Background
Throughout the later half of the 18th century, Louisiana was a pawn on the chessboard of European politics. It was originally claimed by Spain, but also claimed by the French, who established most of the colonists as part of New France. Following the Seven Years War and French defeat by Great Britain, Spain gained control of the territory west of the Mississippi River. As the area was being gradually settled by United States migrants, many Americans, including Jefferson, assumed that it would be acquired "piece by piece." The risk of another power taking it from a weakened Spain would make "profound reconsideration" of this policy necessary.
The city of New Orleans controlled the Mississippi River due to its location; other locations for ports were attempted, but did not succeed. New Orleans was already important for shipping agricultural goods to and from the parts of the United States west of the Appalachian Mountains. Pinckney's Treaty, signed with Spain on October 27, 1795, gave American merchants "right of deposit" in New Orleans, granting them use of the port to store goods for export. Americans used this right to transport products such as flour, tobacco, pork, bacon, lard, feathers, cider, butter, and cheese. The treaty also recognized American rights to navigate the entire Mississippi River, which had become vital to the growing trade of the western territories.

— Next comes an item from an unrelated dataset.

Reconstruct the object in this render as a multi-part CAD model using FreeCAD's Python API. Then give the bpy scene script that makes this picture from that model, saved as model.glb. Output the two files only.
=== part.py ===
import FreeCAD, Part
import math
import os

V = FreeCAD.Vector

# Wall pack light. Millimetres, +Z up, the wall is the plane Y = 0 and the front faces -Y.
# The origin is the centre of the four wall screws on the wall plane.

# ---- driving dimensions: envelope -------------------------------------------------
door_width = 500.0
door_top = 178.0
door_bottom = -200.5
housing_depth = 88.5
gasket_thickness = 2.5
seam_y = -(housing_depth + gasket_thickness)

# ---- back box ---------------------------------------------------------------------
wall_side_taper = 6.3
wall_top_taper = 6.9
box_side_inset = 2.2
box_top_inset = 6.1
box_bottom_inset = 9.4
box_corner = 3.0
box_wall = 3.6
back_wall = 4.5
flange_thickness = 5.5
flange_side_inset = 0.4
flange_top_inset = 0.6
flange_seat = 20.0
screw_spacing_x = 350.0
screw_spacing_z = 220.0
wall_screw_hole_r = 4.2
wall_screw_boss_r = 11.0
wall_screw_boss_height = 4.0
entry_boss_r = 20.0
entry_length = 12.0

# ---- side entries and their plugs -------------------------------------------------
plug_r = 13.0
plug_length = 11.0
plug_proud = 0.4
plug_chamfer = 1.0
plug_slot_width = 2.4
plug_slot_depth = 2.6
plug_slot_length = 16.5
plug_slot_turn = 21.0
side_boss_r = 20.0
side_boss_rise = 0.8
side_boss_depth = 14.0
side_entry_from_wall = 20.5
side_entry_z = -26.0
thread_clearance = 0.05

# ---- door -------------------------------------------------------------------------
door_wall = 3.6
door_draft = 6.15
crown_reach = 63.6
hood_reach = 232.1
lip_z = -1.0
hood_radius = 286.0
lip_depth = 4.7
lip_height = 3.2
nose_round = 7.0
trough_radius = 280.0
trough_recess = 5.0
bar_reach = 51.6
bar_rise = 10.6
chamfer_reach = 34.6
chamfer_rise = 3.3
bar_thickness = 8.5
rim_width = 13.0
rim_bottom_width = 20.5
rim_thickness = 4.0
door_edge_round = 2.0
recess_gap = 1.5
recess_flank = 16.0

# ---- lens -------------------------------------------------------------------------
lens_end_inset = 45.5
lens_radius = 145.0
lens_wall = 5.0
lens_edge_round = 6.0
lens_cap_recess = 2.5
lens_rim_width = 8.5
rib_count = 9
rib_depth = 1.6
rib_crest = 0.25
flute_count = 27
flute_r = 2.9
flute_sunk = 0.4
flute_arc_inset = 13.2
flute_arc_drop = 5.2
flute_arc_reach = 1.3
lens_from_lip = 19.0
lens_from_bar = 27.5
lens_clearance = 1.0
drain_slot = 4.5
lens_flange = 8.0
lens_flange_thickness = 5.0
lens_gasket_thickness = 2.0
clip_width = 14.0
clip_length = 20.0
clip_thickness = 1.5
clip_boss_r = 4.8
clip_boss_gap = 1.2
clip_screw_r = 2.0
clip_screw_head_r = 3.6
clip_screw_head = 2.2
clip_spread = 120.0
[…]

In 1798 Spain revoked this treaty, prohibiting American use of New Orleans, and greatly upsetting the Americans. In 1801, Spanish Governor Don Juan Manuel de Salcedo took over from the Marquess of Casa Calvo, and restored the right to deposit goods from the United States. Napoleon Bonaparte had gained Louisiana for French ownership from Spain in 1800 under the Treaty of San Ildefonso, after being a Spanish colony since 1762. But the treaty was kept secret. Louisiana remained nominally under Spanish control until a transfer of power to France on November 30, 1803, just three weeks before the cession to the United States.
James Monroe and Robert R. Livingston traveled to Paris to negotiate the purchase of New Orleans in 1802. Their interest was only in gaining control of New Orleans and its environs; they did not anticipate the much larger purchase that would follow.

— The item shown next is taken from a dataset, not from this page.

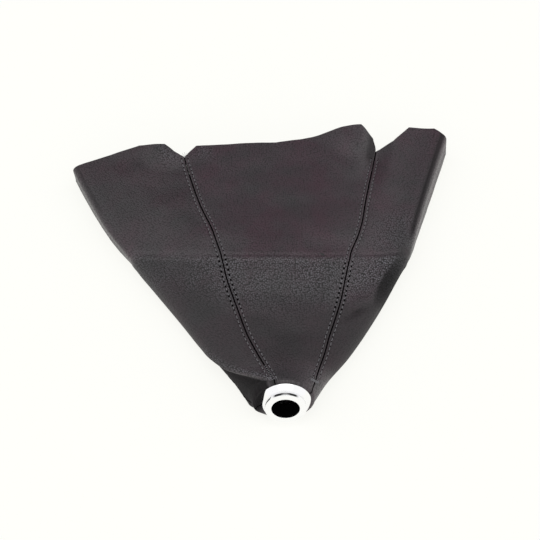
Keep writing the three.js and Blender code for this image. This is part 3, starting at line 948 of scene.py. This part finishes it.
def build_panel(name):
    across, at, share, turn, width = panel_grid(name)
    nearer = np.minimum(across, width[:, None] - across)
    doubled = LEATHER * smooth(at, *SEAM_DOUBLED)
    wobble = np.cos(2 * math.pi * at / STITCH_PITCH)
    outer_depth, inner_depth = seam_depths(nearer, doubled, wobble)
    face, normal = skin(share, turn)
    outer = pressed(face - normal * outer_depth[..., None])
    inner = face - normal * inner_depth[..., None]
    points = np.concatenate([outer, inner[:, ::-1]], axis=1).reshape(-1, 3)
    piece = new_mesh(name + "_leather", points, *panel_faces(nearer[-1], len(width)))
    store(piece, "painted_sparkle", "FLOAT", "value", painted_sparkle(share, at))
    store(piece, "painted_shade", "FLOAT", "value", painted_shade(share, at))
    laid_flat = np.stack([across - width[:, None] / 2, at, np.zeros_like(at)], -1) * MM
    store(piece, "unrolled", "FLOAT_VECTOR", "vector", laid_flat)
    shade(piece, LEATHER_SHARP)
    for look in (LEATHER_LOOK, BACKING_LOOK, EDGE_LOOK, HOLE_AND_GROOVE_SHADE_LOOK):
        piece.data.materials.append(look)
    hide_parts(name)
    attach(piece, "root")
    steps = np.linalg.norm(np.diff(outer, axis=0), axis=2)
    cut_width = width + 2 * ALLOWANCE
    cut_area = np.sum(steps.mean(axis=1) * (cut_width[1:] + cut_width[:-1]) / 2)
    flat = (float(cut_width.max()) * MM, float(steps.sum(axis=0).max()) * MM)
    return piece, flat, float(cut_area) * MM * MM


# Threads: each stitch is a short round strand that rises out of one hole and dives into the next
def repeated(faces, times, offset):
    """The same faces again and again, each time for the next points."""
    return [tuple(index + offset * k for index in face) for k in range(times) for face in faces]


def strands(points, normals, radii):
    """Closed tubes, one along each row of points."""
    ahead = unit(np.gradient(points, axis=1))
    side = unit(np.cross(ahead, normals))
    up = np.cross(side, ahead)
    angle = np.linspace(0, 2 * math.pi, STRAND_SIDES, endpoint=False)[:, None]
    spokes = np.cos(angle) * side[:, :, None] + np.sin(angle) * up[:, :, None]
    rings = points[:, :, None] + spokes * np.broadcast_to(radii, points.shape[:2])[:, :, None, None]
    last = (STRAND_STEPS - 1) * STRAND_SIDES
    faces = []
    for r in range(0, last, STRAND_SIDES):
        for k in range(STRAND_SIDES):
            n = (k + 1) % STRAND_SIDES
            faces.append((r + k, r + STRAND_SIDES + k, r + STRAND_SIDES + n, r + n))
    faces.append(tuple(range(STRAND_SIDES)))
    faces.append(tuple(last + k for k in reversed(range(STRAND_SIDES))))
    return rings.reshape(-1, 3), repeated(faces, len(points), last + STRAND_SIDES)


def gather(parts):
    """Joins lists of points and faces into one, pressed flat where the gaiter lies on them."""
    faces = []
    offset = 0
    for points, own in parts:
        faces += [tuple(index + offset for index in face) for face in own]
        offset += len(points)
    return pressed(np.concatenate([points for points, _ in parts]), THREAD_LOWEST), faces


def seam_line(seam, offset, start, end):
    """A line beside a seam, evenly stepped: its shares and distances behind the neck."""
    at = np.arange(start, end, LINE_STEP)
    share = along(SEAMS, seam, at) + offset / girth(at)
    point = dressed(share, turn_at(at))
    length = np.concatenate([[0.0], np.cumsum(np.linalg.norm(np.diff(point, axis=0), axis=1))])
    return share, at, length


def wide_holes(at):
    """Below the crease the leather is stretched, so that the needle holes gape and the thread sinks."""
    return between(at, WIDE_HOLES_START, WIDE_HOLES_END)


def stitch_row(seam, side, start, end, inside=False):
    """The stitches and needle holes along one side of a seam."""
    share, at, length = seam_line(seam, side * STITCH_FROM_SEAM, start, end)
    centre = (np.arange(int(length[-1] / STITCH_PITCH)) + 0.5) * STITCH_PITCH
    run = np.linspace(-1, 1, STRAND_STEPS)
    goal = centre[:, None] + 0.5 * run * STITCH_LENGTH
    goal_at = np.interp(goal, length, at)
    point, normal = skin(np.interp(goal, length, share), turn_at(goal_at))
    rise = np.broadcast_to(STITCH_CROWN - STITCH_DIVE * run ** 4, goal.shape)
    if inside:
        point = point - normal * (2 * LEATHER)
        normal = -normal
    else:
        rise = rise - STITCH_DIP - STITCH_SINKS * wide_holes(goal_at)
    taper = THREAD_RADIUS * (1 - STITCH_TAPER * run ** 4)
    stitches = strands(point + normal * rise[..., None], normal, taper)
    goal = centre + 0.5 * STITCH_PITCH
    hole_at = np.interp(goal, length, at)
    point, normal = skin(np.interp(goal, length, share), turn_at(hole_at))
    radius = HOLE_RADIUS + (WIDE_HOLE_RADIUS - HOLE_RADIUS) * wide_holes(hole_at)
    return stitches, lenses(point, normal, radius)


def lenses(centre, normal, radius):
    """Needle holes as shallow lenses in the leather, near-black as painted shade for the depth of each hole.
    """
    aside = unit(np.cross(normal, [0.0, 1.0, 0.0]))
    other = np.cross(normal, aside)
    angle = np.linspace(0, 2 * math.pi, HOLE_SIDES, endpoint=False)[:, None]
    spokes = np.cos(angle) * aside[:, None] + np.sin(angle) * other[:, None]
    rim = centre[:, None] + radius[:, None, None] * spokes
    ends = np.stack([centre + normal * HOLE_CROWN, centre - normal * HOLE_DEPTH], axis=1)
    faces = []
    for k in range(HOLE_SIDES):
        n = (k + 1) % HOLE_SIDES
        faces.append((k, n, HOLE_SIDES))
        faces.append((n, k, HOLE_SIDES + 1))
    points = np.concatenate([rim, ends], axis=1).reshape(-1, 3)
    return points, repeated(faces, len(centre), HOLE_SIDES + 2)


def crossing(seam, at, first, last, rise, slant):
    """Strands that lie across a seam, from one offset in millimetres to another."""
    at = np.asarray(at, float)[:, None] + slant * np.linspace(0, 1, STRAND_STEPS)
    share = along(SEAMS, seam, at) + np.linspace(first, last, STRAND_STEPS) / girth(at)
    point, normal = skin(share, turn_at(at))
    return strands(point + normal * rise, normal, np.full(STRAND_STEPS, THREAD_RADIUS * CROSSING_THINNER))


def tails(seam):
    """Loose thread ends that stand out of a seam at the hem."""
    run = np.linspace(0, 1, STRAND_STEPS)
    at = np.full(STRAND_STEPS, TAILS_AT)
    root, normal = skin(along(SEAMS, seam, at), turn_at(at))
    curl = np.sin(run * TAIL_CURL_TURN) * TAIL_CURL
    rows = [root + np.stack([aside * run + curl, away * run, up * run + TAIL_RISE], -1)
            for aside, away, up in TAILS]
    return strands(np.array(rows), np.array([normal] * len(rows)), np.linspace(*TAIL_RADII, STRAND_STEPS))


def build_threads():
    """The stitches of each seam, by the seam's name, and the needle holes."""
    extras = {
        "front_left": [crossing("front_left", **LACING), tails("front_left")],
        "front_right": [crossing("front_right", **BAR_TACK)],
    }
    made = {}
    holes = []
    for seam, start in ROW_STARTS.items():
        stitches = []
        for side in (-1, 1):
            row, pits = stitch_row(seam, side, start, ROW_ENDS[seam])
            under, _ = stitch_row(seam, side, start + INSIDE_ROW_STARTS, ROW_ENDS[seam], inside=True)
            stitches += [row, under]
            holes.append(pits)
        stitches += extras.get(seam, [])
        sewn = new_mesh("topstitching_" + seam, *gather(stitches))
        made[seam] = finish_piece(sewn, THREAD_LOOK, THREAD_SHARP)
    made["holes"] = finish_piece(new_mesh("needle_holes", *gather(holes)), HOLE_AND_GROOVE_SHADE_LOOK, THREAD_SHARP)
    return made


def finish_piece(piece, look, sharp):
    shade(piece, sharp)
    piece.data.materials.append(look)
    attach(piece, "root")
    return piece


# The ring and the washer, turned about the neck's axis
NECK_AXIS_AT = np.array([0.0, 0.0, NECK_HEIGHT])
FORWARD = np.array([0.0, -math.cos(NECK_TILT), math.sin(NECK_TILT)])
UPWARD = np.array([0.0, math.sin(NECK_TILT), math.cos(NECK_TILT)])
ASIDE = np.array([1.0, 0.0, 0.0])


def turned(name, profile, segments):
    angle = np.linspace(0, 2 * math.pi, segments, endpoint=False)
    spoke = np.cos(angle)[:, None] * ASIDE + np.sin(angle)[:, None] * UPWARD
    radius, height = np.array(profile).T
    points = NECK_AXIS_AT + spoke[:, None] * radius[None, :, None] + FORWARD * height[None, :, None]
    count = len(profile)
    faces = []
    for s in range(segments):
        t = (s + 1) % segments
        for k in range(count):
            n = (k + 1) % count
            faces.append((s * count + k, s * count + n, t * count + n, t * count + k))
    return new_mesh(name, points.reshape(-1, 3), faces)


def ring_profile():
    washer_back = -LEATHER - 2 * SEAT_GAP - WASHER_THICKNESS
    end = washer_back - 2 * SEAT_GAP - BEAD
    valley = FLANGE_HEIGHT - VALLEY_DEPTH
    bead = [(BARREL_RADIUS + BEAD / 2 * (1 + math.sin(turn)), end + BEAD / 2 * (1 - math.cos(turn)))
            for turn in np.linspace(0, math.pi, 7)]
    bore = [(BORE_RADIUS + BORE_ROUND * part, LIP_HEIGHT - BORE_ROUND * rest)
            for part, rest in ((1, 0), (0.5, 0.13), (0.13, 0.5), (0, 1))]
    lip = [(LIP_RADIUS - LIP_CROWN * (1 - math.cos(turn)), LIP_HEIGHT - LIP_CROWN * (1 - math.sin(turn)))
           for turn in np.linspace(0, math.pi / 2, ROUND_STEPS)]
    crown = [(FLANGE_RADIUS - aside, SEAT_GAP + up) for aside, up in FLANGE_SLOPE]
    return [
        (BARREL_RADIUS, SEAT_GAP),
        (FLANGE_RADIUS - RIM_CHAMFER, SEAT_GAP),
        (FLANGE_RADIUS, SEAT_GAP + RIM_CHAMFER),
        *crown,
        (VALLEY_RADIUS + VALLEY_FLOOR, valley),
        (VALLEY_RADIUS - VALLEY_FLOOR, valley),
        (LIP_RADIUS, valley + FILLET),
        *lip,
        *bore,
        (BORE_RADIUS, end + END_CHAMFER),
        (BORE_RADIUS + END_CHAMFER, end),
        *bead,
        (BARREL_RADIUS, end + BEAD + FILLET),
    ]


def washer_profile():
    front = -LEATHER - SEAT_GAP
    back = front - WASHER_THICKNESS
    inner = WASHER_BORE + RIM_CHAMFER
    outer = WASHER_RADIUS - RIM_CHAMFER
    return [
        (WASHER_BORE, front - RIM_CHAMFER), (WASHER_BORE, back + RIM_CHAMFER), (inner, back),
        (outer, back), (WASHER_RADIUS, back + RIM_CHAMFER), (WASHER_RADIUS, front - RIM_CHAMFER),
        (outer, front), (inner, front),
    ]


def build_ring():
    ring = turned("neck_ring_turned", ring_profile(), RING_SEGMENTS)
    finish_piece(ring, CHROME_LOOK, METAL_SHARP)
    ring.data.materials.append(BORE_SHADE_LOOK)
    middles = np.array([face.center for face in ring.data.polygons]) / MM - np.array([NECK_X, NECK_Y, 0.0])
    height = (middles - NECK_AXIS_AT) @ FORWARD
    radius = np.linalg.norm(middles - NECK_AXIS_AT - height[:, None] * FORWARD, axis=1)
    in_bore = (radius < BORE_RADIUS + IN_BORE) & (height < LIP_HEIGHT - BORE_ROUND)
    ring.data.polygons.foreach_set("material_index", in_bore.astype(np.int32))
    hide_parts("neck_ring")
    washer = turned("retaining_washer_turned", washer_profile(), WASHER_SEGMENTS)
    finish_piece(washer, STEEL_LOOK, METAL_SHARP)
    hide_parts("retaining_washer")


# The studio
FLOOR_SIZE = 8.0
FLOOR_BELOW = 0.0002
FLOOR_GLOW = 1.06
FLOOR_TINT = (1.0, 1.0, 0.955, 1)
FLOOR_SHOWS = 0.8


def floor_material():
    """White to the camera and in reflections, yet it keeps the shadow under the gaiter."""
    look = Look("floor_white")
    look.set({"Base Color": (0.86, 0.86, 0.86, 1), "Roughness": 0.9, "Specular IOR Level": 0.0})
    glow = look.add("ShaderNodeEmission", Strength=FLOOR_GLOW, Color=FLOOR_TINT)
    rays = look.add("ShaderNodeLightPath").outputs
    seen = look.maths("MAXIMUM", rays["Is Camera Ray"], rays["Is Glossy Ray"])
    mix = look.add("ShaderNodeMixShader", Fac=look.maths("MULTIPLY", seen, FLOOR_SHOWS))
    look.feed(mix.inputs[1], look.shader.outputs["BSDF"])
    look.feed(mix.inputs[2], glow.outputs["Emission"])
    look.feed(look.nodes["Material Output"].inputs["Surface"], mix.outputs["Shader"])
    return look.material


# The room's stretches of other light, by the degrees up from the horizon at its back: nearly black low
# down, dim from there to past the zenith, and the soft box overhead. Each has its light, where it
# starts and ends, and over which sideways part of the direction it fades.
STRETCHES = [
    (0.03, (7, 10), (43, 48), (0.66, 0.8)),
    (0.5, (43, 48), (92, 97), (0.38, 0.5)),
    (2.6, (80, 86), (97, 104), (0.3, 0.55)),
]


def build_world():
    """A white room whose back is dark between the horizon and the ceiling."""
    world = bpy.data.worlds.new("studio")
    graph = Graph(world)
    direction = graph.add("ShaderNodeTexCoord").outputs["Generated"]
    parts = graph.add("ShaderNodeSeparateXYZ", Vector=direction).outputs
    aside = graph.maths("ABSOLUTE", parts["X"])
    angle = graph.maths("ARCTAN2", parts["Z"], parts["Y"])

    def fade(source, span):
        return graph.ranged(source, *span, "From", interpolation_type="SMOOTHSTEP")

    light = 1.0
    for level, start, end, width in STRETCHES:
        band = graph.maths("SUBTRACT", fade(angle, np.radians(start)), fade(angle, np.radians(end)))
        inside = graph.maths("SUBTRACT", 1.0, fade(aside, width))
        missing = graph.maths("MULTIPLY", 1.0 - level, graph.maths("MULTIPLY", band, inside))
        light = graph.maths("SUBTRACT", light, missing)
    background = graph.nodes["Background"]
    background.inputs["Color"].default_value = (1, 1, 1, 1)
    graph.feed(background.inputs["Strength"], light)
    bpy.context.scene.world = world


def build_studio():
    bpy.ops.mesh.primitive_plane_add(size=FLOOR_SIZE, location=(0, 0, -FLOOR_BELOW))
    floor = bpy.context.object
    floor.name = "studio_floor"
    floor.data.materials.append(floor_material())
    build_world()


def build_camera():
    data = bpy.data.cameras.new("camera")
    data.sensor_width = 36
    data.lens = CAMERA_LENS
    data.clip_start = 0.01
    camera = bpy.data.objects.new("camera", data)
    bpy.context.scene.collection.objects.link(camera)
    aim = Vector(metres(AIM_FROM_NECK))
    down = Vector((0, math.cos(CAMERA_DOWN), -math.sin(CAMERA_DOWN)))
    camera.location = aim - down * CAMERA_DISTANCE * MM
    camera.rotation_euler = down.to_track_quat("-Z", "Y").to_euler()
    bpy.context.scene.camera = camera


build_camera()
panels = {panel_name: build_panel(panel_name) for panel_name in PANELS}
threads = build_threads()
build_ring()
build_studio()
bpy.context.scene.view_settings.view_transform = "Standard"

The Louisiana Purchase was by far the largest territorial gain in U.S. history, stretching from the Mississippi River to the Rocky Mountains. The purchase doubled the size of the United States. Before the Louisiana Purchase in 1803, Louisiana had been under control of the Spanish since 1763. Although Spain was America’s ally in the Revolution, they didn’t want the Americans to settle on their land or territory. The Louisiana Purchase territory was home for many of the Cajuns after the British forced them to leave from their former home of Nova Scotia, Canada.
Although the purchase was thought of as unjust and unconstitutional, Jefferson believed there was no evidence of unconstitutional actions taking place during the purchase of what became fifteen states. In hindsight, the Louisiana Purchase could be considered one of Thomas Jefferson’s greatest contributions to the United States. On April 18, 1802, Jefferson penned a letter to Robert Livingston. It was an intentional exhortation to make this supposedly mild diplomat strongly warn the French of their perilous course. The letter began:
The cession of Louisiana and the Floridas by Spain to France works most sorely on the U.S. On this subject the Secretary of State has written to you fully. Yet I cannot forbear recurring to it personally, so deep is the impression it makes in my mind. It completely reverses all the political relations of the U.S. and will form a new epoch in our political course. Of all nations of any consideration France is the one which hitherto has offered the fewest points on which we could have any conflict of right, and the most points of a communion of interests. From these causes we have ever looked to her as our natural friend, as one with which we never could have an occasion of difference. Her growth therefore we viewed as our own, her misfortunes ours. There is on the globe one single spot, the possessor of which is our natural and habitual enemy. It is New Orleans, through which the produce of three-eighths of our territory must pass to market, and from its fertility it will ere long yield more than half of our whole produce and contain more than half our inhabitants. France placing herself in that door assumes to us the attitude of defiance. Spain might have retained it quietly for years. Her pacific dispositions, her feeble state, would induce her to increase our facilities there, so that her possession of the place would be hardly felt by us, and it would not perhaps be very long before some circumstance might arise which might make the cession of it to us the price of something of more worth to her. Not so can it ever be in the hands of France. The impetuosity of her temper, the energy and restlessness of her character, placed in a point of eternal friction with us...
Jefferson’s letter went on with the same heat to a much quoted passage about “the day that France takes possession of New Orleans.” Not only did he say that day would be a low point in France’s history, for it would seal America’s marriage with the British fleet and nation, but he added, astonishingly, that it would start a massive shipbuilding program.